The older I got I realized we’re all connected as individuals  and when you hear certain songs they’re expessing the same feelings and situations we experience everyday.

What are some of your fondest memories that involve soul music?

Listening to Bobby Womack, Roy Ayers, and  Teddy Pendergrass (via my parents) on the way to school (great education for 7yr olds!).

What do you think it was about the 70’s that led to soul music exploding the way it did?

Women’s Liberation, Racial Issues, and war are some of the issues which led to soul music’s vast following.  People were either voicing their opinions or trying to forget thier struggles – even party culture came along with disco-lol .

Culturally (fashion, food, sports, even attitude), the term “soul” seemed to have an impact and or became integrated into the fabric of American culture (even worldwide) during that era.  The same parallels can be drawn between hip-hop culture and the mid to late 90’s (and perhaps beyond).  Do you agree?  If
so, why do you think that is?

The current generation of any decade determines the popular culture.  We see it present & relevant today in hip-hop similar to the 70s.

What do you think it is about soul music that draws people in?

The connection that we’re everyday people that fall in love, get hurt, angry, and of course the MUSIC!

Why do you think soul music and rap music work so well together?

Soul Music definitely helped birthed hip-hop.  This is evident through the art of sampling.  Both genres spoke of revolution (against various topics) & some soul music all stars were the original emcees (Gil Scott Heron, Millie Jackson, et al).

What are some of your favorite records, from that era, whose samples were used in classic rap music tracks?

Dynasty – Adventures in the Land of Music sampled by Camp Lo via Luchini,
Jones Girls – Nights Over Egypt, Willie Hutch – Foxy Brown OST
Baltimore’s own The Whatnauts – I’ll Erase Away your Pain
Walk On By covered by all artists – Dionne Warwick, Burt Bacharach, Issac Hayes.

I read that you used to work for the University of Maryland College Park’s Library handling their vinyl archive.  What exactly was the gig and what was that experience like?

I was the Record Librarian for UMD for Five Years (2001-06).  My day to day operations included cleaning, organizing, and archiving over 30,000LPS, developed a system before I left to help preserve the collection digitally.  I’ve done homework, papers, beats, & just educated myself on all forms of music!

I understand that you also produce hip hop music using soul samples.  How do you decide what records to use?
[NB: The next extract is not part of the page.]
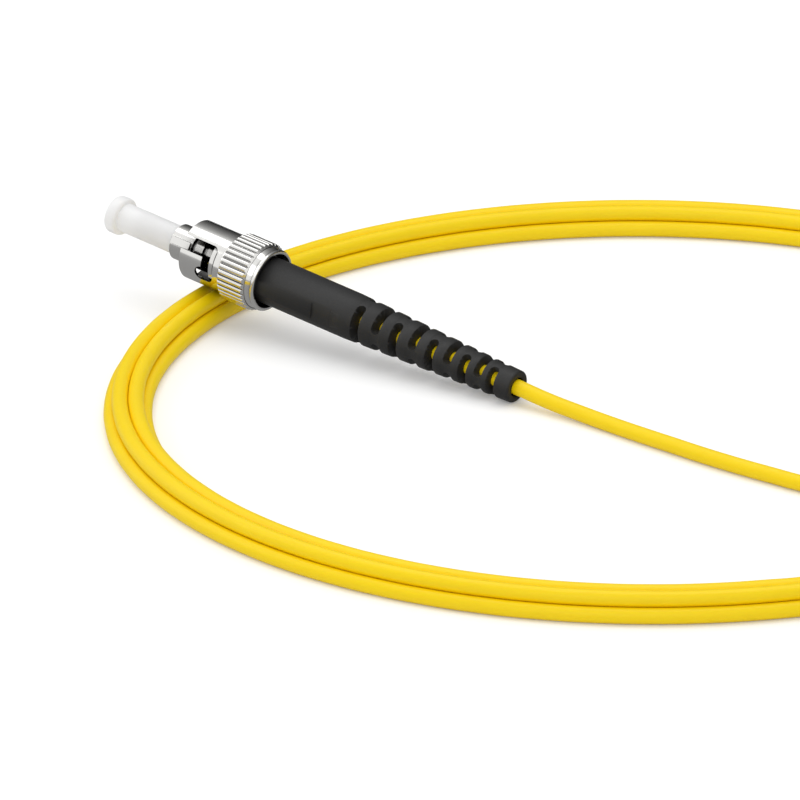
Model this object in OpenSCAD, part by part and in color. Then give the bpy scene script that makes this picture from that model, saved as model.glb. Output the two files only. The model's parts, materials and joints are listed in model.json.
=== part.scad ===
// ST bayonet fibre connector on a simplex patch lead, with its dust cap on.
// Each connector is drawn on its own axis: z = 0 at the front of the barrel,
// +z towards the cable, and -y the side with the key.  Lengths are in mm.

/* [Cable] */
// Outside diameter of the cable jacket
cable_d = 2.0; // [1.6:0.1:3.0]
// Wall of the cable jacket
jacket_wall = 0.24; // [0.2:0.02:0.4]
// Diameter of the tight buffer round the fibre
buffer_d = 0.9; // [0.6:0.05:0.9]
// Diameter of the glass fibre
fibre_d = 0.125; // [0.1:0.005:0.15]
// Mean radius of the coil, at the middle of its bundle
coil_mean_r = 63.5; // [50:0.5:80]

/* [Dust cap] */
// Outside diameter of the cap's tube
cap_d = 3.7; // [3.4:0.1:4.2]
// Diameter of the flange that the fingers pull
cap_flange_d = 4.9; // [4.4:0.1:6]
// Thickness of that flange
cap_flange_t = 1.7; // [1:0.1:2.5]
// Length of the whole cap
cap_length = 10.5; // [9:0.5:14]
// Rounding of the flange's edges
cap_round = 0.4; // [0.1:0.05:0.6]

/* [Ferrule] */
// Diameter of the ceramic ferrule
ferrule_d = 2.5; // [2.5:0.01:2.5]
// Length of the ferrule
ferrule_length = 12.5; // [10.5:0.5:13]
// How far the ferrule stands out of the barrel
ferrule_out = 4.9; // [4:0.1:6]

/* [Barrel] */
// Diameter of the barrel that carries the key
barrel_d = 4.65; // [4.4:0.05:4.8]
// Width of the key
key_width = 0.9; // [0.7:0.1:1.2]
// Height of the key above the barrel
key_height = 0.22; // [0.1:0.02:0.4]
// Length of the key
key_length = 2.9; // [2:0.1:3]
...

Do you already have a sound in mind?

To me…it’s all in the year and label.  If we’re talking soul – Hi-records during the 70’s had Sly Johnson, Erma Coffee, and Ann Peebles who had that Willie Mitchell/Al Green sound.  Local Artist (from the Mid-Atlantic) are always good because they created sounds of the 70’s but didn’t get much attention. But once you hear the melody and music in the message-the process begins there! No more secrets-ahaha

Do you think that classic sound of soul music will ever return on a popular level?
Of course!  If one thing is for sure, everything works in cycles.  Mayer Hawthorne, Leela james, W. Ellington Felton are some of the artists which carry the soul torch of the 70’s and I expect it to return to originality within honest music.

What are some of your upcoming projects that we can look forward to?

2nd Wes Wonder album – Heavy Mellow, my debut LP Outside Looking En (O.L.E.) dedicated to producers and diggin in the crates, and outside collabs/production (yU of Diamond District, Kenn Starr, Chaundon).   Make sure to check


About gmoney77

My name is Gerald Watson and I do lifestyle marketing for various companies/agencies. The purpose of this blog is to highlight the people I work with, the work I do as well as the shit I see on the regular.

Posted on November 18, 2009, in Uncategorized and tagged , , . Bookmark the permalink. 2 Comments.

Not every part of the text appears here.